David Kipping’s proposal of leaving a physical artifact on the Moon offers another fascinating, albeit controversial, approach to communication through time. While our current fascination with the Moon is anthropocentric – for us, it’s the next step, a symbol of overcoming gravity – to an advanced interstellar civilization, it might indeed be just another “rock.” Why would they bother to land and dig for a relic when their goal is likely to survey entire star systems from light-years away?
However, the Moon’s lack of active geology, atmosphere, or weathering makes it an ideal location for long-term preservation. A physical object, unlike an electromagnetic signal, doesn’t degrade in the same way. It could contain information encoded in a much more robust and potentially universal format, perhaps even an advanced AI agent designed to communicate with whoever finds it, teaching them about humanity’s mathematics and accomplishments. Kipping suggests the most likely “alien encounter” might be with future descendants of Earth – advanced civilizations re-arising on our planet after humanity disappears, who then find these lunar relics. This profound idea transforms the search from a simultaneous conversation across space to a communication across vast stretches of time.

The Imperative of Proactive Understanding
The silence of the cosmos, then, is not a simple void. It is a profound mystery, a complex interplay of probabilities, technological limitations, and existential caution. Our desire for a “cosmic flag” is a natural human impulse, but one that directly confronts the terrifying implications of the Dark Forest: Is our desire for connection worth the potential existential risk? We’ve yet to find any other planet doing what we’re suggesting we do. This may well be due to the fact that we’re too far removed from any other planet doing what we’re suggesting, making it impossible for us to know that we’re doing it. However, it may also be because everyone else knows it is safest to keep one’s mouth shut.
This brings us to a truly terrifying “what if” scenario: What if multiple civilizations, including our own, achieve interstellar travel around the same cosmic “era,” and all head for the same attractive resource or destination? What if, due to our lack of communication skills, we all show up in the same space at the same time, none of us having a freaking clue how to communicate with the other? This “cosmic traffic jam” perfectly underscores the critical importance of xenolinguistics and communication protocols before first contact. It is immeasurably wiser to develop the communication capabilities before we need to use them. This is the ultimate argument for investing in xenolinguistics, SETI, and METI research, even if direct contact seems distant.
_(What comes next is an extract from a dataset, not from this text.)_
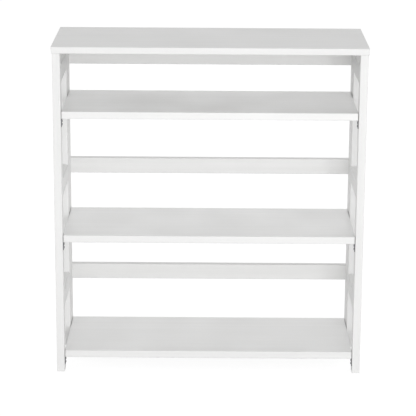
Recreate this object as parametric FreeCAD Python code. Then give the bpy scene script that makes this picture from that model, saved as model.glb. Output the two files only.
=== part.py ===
import FreeCAD
import Part
import os

# Folding bookcase, millimetres, Z up, front towards -Y, origin under the middle of the whole piece.
#
# A ladder-like back frame carries everything. Two open side frames hang on it by butt hinges, three
# shelves turn on steel pins near its rear face, and the top board is hinged along its upper edge.
# Open, the shelf ends lock the side frames apart. To fold it, the top and the upper shelf are stood up
# together, the other shelves after them, and the side frames are closed over the standing shelves.

# Outer size
overall_height = 864.0
top_width = 800.0
top_depth = 305.0
top_thickness = 17.0
top_overhang = 2.5

# Posts, stiles and rails
post_width = 20.0
post_depth = 35.0
stile_depth = 58.0
rail_height = 42.0
side_rail_thickness = 18.0
back_rail_thickness = 18.0
top_back_rail_height = 79.0
rail_pitch = 300.0
edge_round = 1.5
rail_chamfer = 1.0

# Stub tenons on the rail ends
tenon_length = 12.0
tenon_thickness = 8.0
tenon_shoulder = 8.0
mortise_relief = 1.0

# Shelves, given by the height of their upper faces
lower_shelf_height = 57.0
middle_shelf_height = 371.0
upper_shelf_height = 697.0
shelf_thickness = 19.0
shelf_setback = 5.0
shelf_end_gap = 1.5
shelf_tail = 10.0
fold_gap = 1.0

# Shelf pivots: steel pins that are tight in the stiles and turn in the shelf ends
pivot_radius = 3.0
pivot_in_stile = 14.0
pivot_in_shelf = 20.0
pivot_end_relief = 1.0
running_clearance = 0.05

# Butt hinges
barrel_radius = 3.0
barrel_gap = 0.2
hinge_pin_radius = 1.5
leaf_width = 14.0
leaf_thickness = 1.2
leaf_gap = 1.0
knuckle_gap = 0.2
side_hinge_length = 30.0
side_hinge_drop = 3.0
top_hinge_length = 50.0
top_hinge_spacing = 560.0

# Shelf rests: bent steel angles on the front posts
rest_height = 22.0
rest_width = 16.0
rest_reach = 5.6
rest_thickness = 1.6
rest_bend = 2.4

# Heights and planes that the pieces share
frame_height = overall_height - top_thickness
barrel_reach = 2 * barrel_radius + barrel_gap
front_y = -(top_depth + barrel_reach) / 2
rear_y = front_y + top_depth
post_front_y = front_y + top_overhang
stile_front_y = rear_y - stile_depth
hinge_gap = leaf_gap + 2 * leaf_thickness
side_rear_y = stile_front_y - hinge_gap
outer_x = top_width / 2 - top_overhang
inner_x = outer_x - post_width
rail_face_y = rear_y - back_rail_thickness
pivot_y = rail_face_y - fold_gap - shelf_thickness / 2
shelf_half = inner_x - shelf_end_gap

# Lower edges of the rails, stepped down from the deep rail that carries the top board
highest_rail = frame_height - top_back_rail_height
rail_levels = {
    "lower": highest_rail - 2 * rail_pitch,
    "middle": highest_rail - rail_pitch,
    "top": highest_rail,
}

# Upper faces of the shelves
shelf_levels = {
    "lower": lower_shelf_height,
    "middle": middle_shelf_height,
    "upper": upper_shelf_height,
}
hinged_shelves = ("lower", "upper")

X = FreeCAD.Vector(1, 0, 0)
Y = FreeCAD.Vector(0, 1, 0)
Z = FreeCAD.Vector(0, 0, 1)
ORIGIN = FreeCAD.Vector(0, 0, 0)


def point(x, y, z):
    return FreeCAD.Vector(x, y, z)


def block(x, y, z):
    """A box between three pairs of limits."""
    return Part.makeBox(x[1] - x[0], y[1] - y[0], z[1] - z[0], point(x[0], y[0], z[0]))


def rod(radius, length, start, direction):
    return Part.makeCylinder(radius, length, start, direction)


def edges_along(shape, direction):
    found = []
    for edge in shape.Edges:
        run = edge.Vertexes[1].Point - edge.Vertexes[0].Point
        if abs(run.dot(direction)) > 0.999 * run.Length:
            found.append(edge)
    return found


def eased(shape, direction):
    """The same board with its edges along one direction rounded over."""
    return shape.makeFillet(edge_round, edges_along(shape, direction))


def chamfered(shape, direction):
    return shape.makeChamfer(rail_chamfer, edges_along(shape, direction))


def cut_away(shape, tools):
    return shape.cut(Part.makeCompound(tools))


def mirrored(shape):
    """The right-hand twin of a left-hand piece."""
    return shape.mirror(ORIGIN, X)


def both_sides(solids):
    return solids + [mirrored(solid) for solid in solids]


# Rails and their tenons -------------------------------------------------------------------------

def rail_top(level):
    """The side rails all have one height. The top back rail reaches up to carry the top board."""
    return rail_levels[level] + rail_height


def back_rail_top(level):
    return frame_height if level == "top" else rail_top(level)


def side_tenons(level, length):
    """Tenons at both ends of a left side rail, or the mortises for them when made longer."""
    middle_x = -inner_x - side_rail_thickness / 2
    thickness = (middle_x - tenon_thickness / 2, middle_x + tenon_thickness / 2)
    heights = (rail_levels[level] + tenon_shoulder, rail_top(level) - tenon_shoulder)
    front_joint = post_front_y + post_depth
    rear_joint = side_rear_y - post_depth
    front = block(thickness, (front_joint - length, front_joint), heights)
    rear = block(thickness, (rear_joint, rear_joint + length), heights)
    return [front, rear]


def back_tenon(level, length):
    """The left tenon of a back rail, or its mortise when made longer."""
    middle_y = rear_y - back_rail_thickness / 2
    depth = (middle_y - tenon_thickness / 2, middle_y + tenon_thickness / 2)
    heights = (rail_levels[level] + tenon_shoulder, back_rail_top(level) - tenon_shoulder)
    return block((-inner_x - length, -inner_x), depth, heights)


def left_side_rail(level):
    """A rail whose inner face is flush with the posts."""
    span = (post_front_y + post_depth, side_rear_y - post_depth)
    rail = block((-inner_x - side_rail_thickness, -inner_x), span, (rail_levels[level], rail_top(level)))
    return chamfered(rail, Y).fuse(side_tenons(level, tenon_length))


def back_rail(level, cuts):
    rail = block((-inner_x, inner_x), (rail_face_y, rear_y), (rail_levels[level], back_rail_top(level)))
    rail = chamfered(rail, X).fuse(both_sides([back_tenon(level, tenon_length)]))
    return cut_away(rail, cuts) if cuts else rail


# Posts and stiles -------------------------------------------------------------------------------

def side_mortises():
    depth = tenon_length + mortise_relief
    return sum([side_tenons(level, depth) for level in rail_levels], [])


def left_front_post():
    post = block((-outer_x, -inner_x), (post_front_y, post_front_y + post_depth), (0, frame_height))
    return cut_away(eased(post, Z), side_mortises())


def left_back_post():
    post = block((-outer_x, -inner_x), (side_rear_y - post_depth, side_rear_y), (0, frame_height))
    return cut_away(eased(post, Z), side_mortises())


def left_stile(pins):
    """The deep upright of the back frame, bored for the shelf pins."""
    stile = block((-outer_x, -inner_x), (stile_front_y, rear_y), (0, frame_height))
    mortises = [back_tenon(level, tenon_length + mortise_relief) for level in rail_levels]
    return cut_away(eased(stile, Z), mortises + pins)


# Shelves and their pivots -----------------------------------------------------------------------

def pivot_pin(shelf_top):
    start = point(-inner_x - pivot_in_stile, pivot_y, shelf_top - shelf_thickness / 2)
    return rod(pivot_radius, pivot_in_stile + shelf_end_gap + pivot_in_shelf, start, X)


def shelf(shelf_top):
    """A shelf that turns up about its end pins. Standing, its upper face is just off the back rail."""
    depth = (post_front_y + shelf_setback, pivot_y + shelf_tail)
    board = block((-shelf_half, shelf_half), depth, (shelf_top - shelf_thickness, shelf_top))
    start = point(-shelf_half, pivot_y, shelf_top - shelf_thickness / 2)
    bore = rod(pivot_radius + running_clearance, pivot_in_shelf + pivot_end_relief, start, X)
    return cut_away(eased(board, X), both_sides([bore]))


def shelf_rest(shelf_top):
    """A bent steel angle on the inner face of the left front post, its lip under the shelf end."""
    top = shelf_top - shelf_thickness
    middle_y = post_front_y + post_depth / 2
    depth = (middle_y - rest_width / 2, middle_y + rest_width / 2)
    plate = block((-inner_x, -inner_x + rest_thickness), depth, (top - rest_height, top))
    lip = block((-inner_x, -inner_x + rest_reach), depth, (top - rest_thickness, top))
    angle = plate.fuse(lip).removeSplitter()
    corner = point(-inner_x, middle_y, top)
    bend = [edge for edge in edges_along(angle, Y) if edge.CenterOfMass.isEqual(corner, 0.01)]
    return angle.makeFillet(rest_bend, bend)


# Hinges -----------------------------------------------------------------------------------------

class Hinge:
    """A closed butt hinge, its pin along Z and both leaves reaching over the wood along +X.

    The moving leaf lies on the +Y side and has the middle knuckle. The fixed leaf lies on the -Y
    side, and its two outer knuckles grip the pin.
    """

    def __init__(self, length, position, rotation):
        self.length = length
        self.placement = FreeCAD.Placement(position, rotation)
        third = length / 3
        inner = (-third / 2, third / 2)
        outer = [(-length / 2, inner[0] - knuckle_gap), (inner[1] + knuckle_gap, length / 2)]
        moving = self.leaf([inner], hinge_pin_radius + running_clearance)
        fixed = self.leaf(outer, hinge_pin_radius).mirror(ORIGIN, Y)
        pin = rod(hinge_pin_radius, length, point(0, 0, -length / 2), Z)
        self.moving_leaf = self.placed(moving)
        self.fixed_leaf = self.placed(fixed)
        self.pin = self.placed(pin)
        self.moving_bed = self.placed(self.bed())
        self.fixed_bed = self.placed(self.bed().mirror(ORIGIN, Y))

    def placed(self, shape):
        moved = shape.copy()
        moved.Placement = self.placement * shape.Placement
        return moved

    def leaf(self, knuckles, bore_radius):
        """A plate over the wood, with a neck and a rolled knuckle over each given stretch of pin."""
        wood_x = barrel_radius + barrel_gap
        heights = (leaf_gap / 2, leaf_gap / 2 + leaf_thickness)
        pieces = []
        for low, high in knuckles:
            pieces.append(rod(barrel_radius, high - low, point(0, 0, low), Z))
            pieces.append(block((0, wood_x), heights, (low, high)))
        plate = block((wood_x, wood_x + leaf_width), heights, (-self.length / 2, self.length / 2))
        bore = rod(bore_radius, self.length, point(0, 0, -self.length / 2), Z)
        return plate.fuse(pieces).cut(bore).removeSplitter()

    def bed(self):
        """What is cut from the wood to let in the moving leaf."""
        wood_x = barrel_radius + barrel_gap
        heights = (0, leaf_gap / 2 + leaf_thickness)
        return block((wood_x, wood_x + leaf_width), heights, (-self.length / 2, self.length / 2))


def left_side_hinges():
    """Hinges at the inner corner of the stile, each just under a shelf and clear of its swing."""
    axis_x = -inner_x + barrel_radius + barrel_gap
    axis_y = stile_front_y - hinge_gap / 2
    half_turn = FreeCAD.Rotation(Z, 180)
    hinges = []
    for name in hinged_shelves:
        upper_end = shelf_levels[name] - shelf_thickness - side_hinge_drop
        middle = point(axis_x, axis_y, upper_end - side_hinge_length / 2)
        hinges.append(Hinge(side_hinge_length, middle, half_turn))
    return hinges


def top_board_hinges():
    """Hinges along the rear edge, their pins level with the underside of the top board."""
    axis_y = rear_y + barrel_radius + barrel_gap
    lying = FreeCAD.Rotation(-Y, Z, -X, "XYZ")
    places = [point(side * top_hinge_spacing / 2, axis_y, frame_height) for side in (-1, 1)]
    return [Hinge(top_hinge_length, place, lying) for place in places]


def top_board(beds):
    board = block((-top_width / 2, top_width / 2), (front_y, rear_y), (frame_height, overall_height))
    return cut_away(eased(board, X), beds)


# Assembly ---------------------------------------------------------------------------------------

def save(name, solids):
    shape = solids[0] if len(solids) == 1 else Part.makeCompound(solids)
    shape.exportStep(f"parts/{name}.step")


def save_pair(name, solids):
    """The same piece on the left and, mirrored, on the right."""
    save(f"left_{name}", solids)
    save(f"right_{name}", [mirrored(solid) for solid in solids])


def main():
    os.makedirs("parts", exist_ok=True)
    side_hinges = left_side_hinges()
    top_hinges = top_board_hinges()
    pins = [pivot_pin(top) for top in shelf_levels.values()]

    # Back frame
    save_pair("stile", [left_stile(pins)])
    for level in rail_levels:
        beds = [hinge.fixed_bed for hinge in top_hinges] if level == "top" else []
        save(f"{level}_back_rail", [back_rail(level, beds)])
    save("shelf_pivot_pins", both_sides(pins))
    save_pair("hinge_fixed_leaves", [hinge.fixed_leaf for hinge in side_hinges])
    save_pair("hinge_pins", [hinge.pin for hinge in side_hinges])
    save("top_hinge_lower_leaves", [hinge.fixed_leaf for hinge in top_hinges])
    save("top_hinge_pins", [hinge.pin for hinge in top_hinges])

    # Side frames
    save_pair("front_post", [left_front_post()])
    save_pair("back_post", [left_back_post()])
    for level in rail_levels:
        save_pair(f"{level}_side_rail", [left_side_rail(level)])
    save_pair("shelf_rests", [shelf_rest(top) for top in shelf_levels.values()])
    save_pair("hinge_moving_leaves", [hinge.moving_leaf for hinge in side_hinges])

    # Top board
    save("top_board", [top_board([hinge.moving_bed for hinge in top_hinges])])
    save("top_hinge_upper_leaves", [hinge.moving_leaf for hinge in top_hinges])

    # Shelves
    for name, shelf_top in shelf_levels.items():
        save(f"{name}_shelf", [shelf(shelf_top)])


main()
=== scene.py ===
# %% [markdown]
# # A white folding bookcase
#
# The bookcase is a ladder-like back frame that carries two open side frames, three shelves and a
# top board. Everything wooden is painted white, so its looks depend on soft light, on slightly
# uneven paint and on clean thin edges. The steel parts are small: bent angles under the shelves,
# the hinges and their screws.
#
# The solids of the frame are loaded first. They already have the right shapes, so they only need
# a finish. What is too small for the solids, such as a screw head, is built here as a mesh.

import math

import bmesh
import bpy
from mathutils import Euler, Matrix, Vector


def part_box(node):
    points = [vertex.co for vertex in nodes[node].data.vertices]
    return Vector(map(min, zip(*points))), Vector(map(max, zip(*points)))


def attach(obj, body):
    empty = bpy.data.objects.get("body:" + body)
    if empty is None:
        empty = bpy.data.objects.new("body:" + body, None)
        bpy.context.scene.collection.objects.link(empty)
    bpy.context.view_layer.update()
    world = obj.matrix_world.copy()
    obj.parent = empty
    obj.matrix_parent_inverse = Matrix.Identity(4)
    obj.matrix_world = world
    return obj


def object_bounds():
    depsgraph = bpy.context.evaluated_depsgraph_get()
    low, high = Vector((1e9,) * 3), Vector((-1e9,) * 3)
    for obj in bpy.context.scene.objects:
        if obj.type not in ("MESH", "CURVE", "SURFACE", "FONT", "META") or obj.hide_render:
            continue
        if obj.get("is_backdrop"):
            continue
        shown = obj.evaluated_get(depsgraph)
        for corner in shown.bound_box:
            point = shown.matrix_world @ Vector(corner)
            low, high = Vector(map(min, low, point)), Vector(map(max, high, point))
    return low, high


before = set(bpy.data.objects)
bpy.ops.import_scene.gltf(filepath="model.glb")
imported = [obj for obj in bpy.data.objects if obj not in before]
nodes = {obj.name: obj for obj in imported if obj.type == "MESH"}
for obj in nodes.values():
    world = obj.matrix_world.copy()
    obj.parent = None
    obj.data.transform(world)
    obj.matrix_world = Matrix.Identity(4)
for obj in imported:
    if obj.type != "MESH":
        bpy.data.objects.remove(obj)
solid_low, solid_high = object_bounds()
print("solids:", len(nodes), "size:", [round(side, 4) for side in solid_high - solid_low])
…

It’s a form of cosmic “disaster preparedness.”
Our reliance on our own estimations, our inability to “exceed that with which we’re familiar by more than a generation or two,” is a critical limitation. Our own existence is incredibly improbable, yet it happened. This paradox should humble our estimations of what’s possible elsewhere. The conversation of the cosmos is waiting, but are we truly ready to listen, and to speak? Humanity must invest proactively in xenolinguistics and communication protocols. It’s about shedding our anthropocentric biases, embracing the unknown, and preparing for a future where contact, if it comes, is met with understanding, not chaos. The responsibility is immense, and the choices are ours to make.